国公府的人倒吸了一口气,这是什么意思,他们都听懂了。如果说宫衡没有临时爽约放人鸽子,骑在那匹马上的人就是他,那么出事的也可能是他。

宫大伯和宫三叔等男子在外走动,对此事略有耳闻,却因家喜事忙乱,并不怎么往心里去,却不知道这里头还有他们宫家的事。

“那匹马有问题?”

一直静静倾听的虞国公宫曜问。

容氏摇头,“儿媳不知。”这需要查证,田家的人应该着手去做了,但查到什么结果却没往外说。

一听这话,宫衡插嘴,“不用查了,肯定有问题!田昊那狗东西向来就爱抢我的东西,那匹白马我每次去必骑的,这回他定然是看我不去了,抢着骑的。”

宫大伯和宫三叔两人对视一眼,都看到对方眼的凝重和担忧。他们府上,三兄弟三房,感情向来好,七进的国公府,这么些年来一直是分房不分家的状态,内宅也安宁,没有什么龌龊的事发生。只是他们二弟二哥夫妇走得早,二房只剩下令箴一颗独苗,幸亏他已经成亲,总算能将二房的香火延续下去了。

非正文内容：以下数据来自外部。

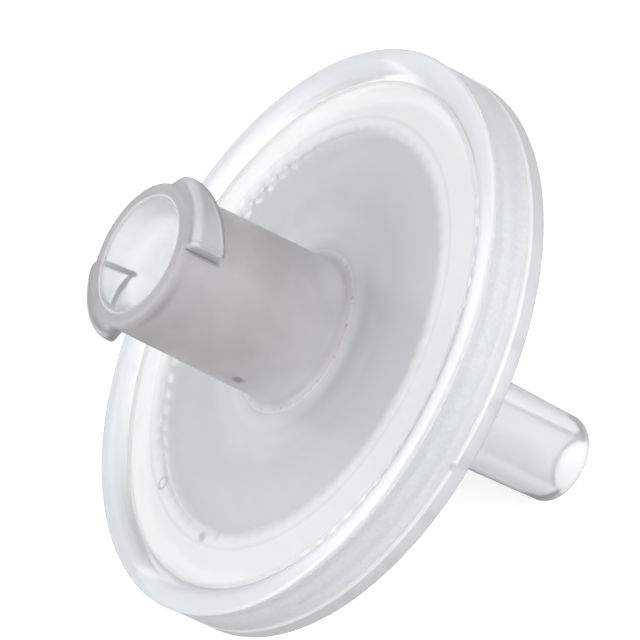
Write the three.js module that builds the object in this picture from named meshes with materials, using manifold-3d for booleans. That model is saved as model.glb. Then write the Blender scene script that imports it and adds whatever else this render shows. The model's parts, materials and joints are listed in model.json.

他们国公府年轻一辈满打满算也就四个男丁,大房的宫琛宫衡兄弟,二房的宫藏,三房也是一根男丁宫炀。另,大房还有两位姑娘,均已出嫁,三房倒还有个小姑娘。这些孩子皆是嫡出,每一位都是国公府的宝贝蛋。

在生命安全方面,国公府也看得紧。

不是没政敌打过国公府孩子的主意,但最后的下场都很惨。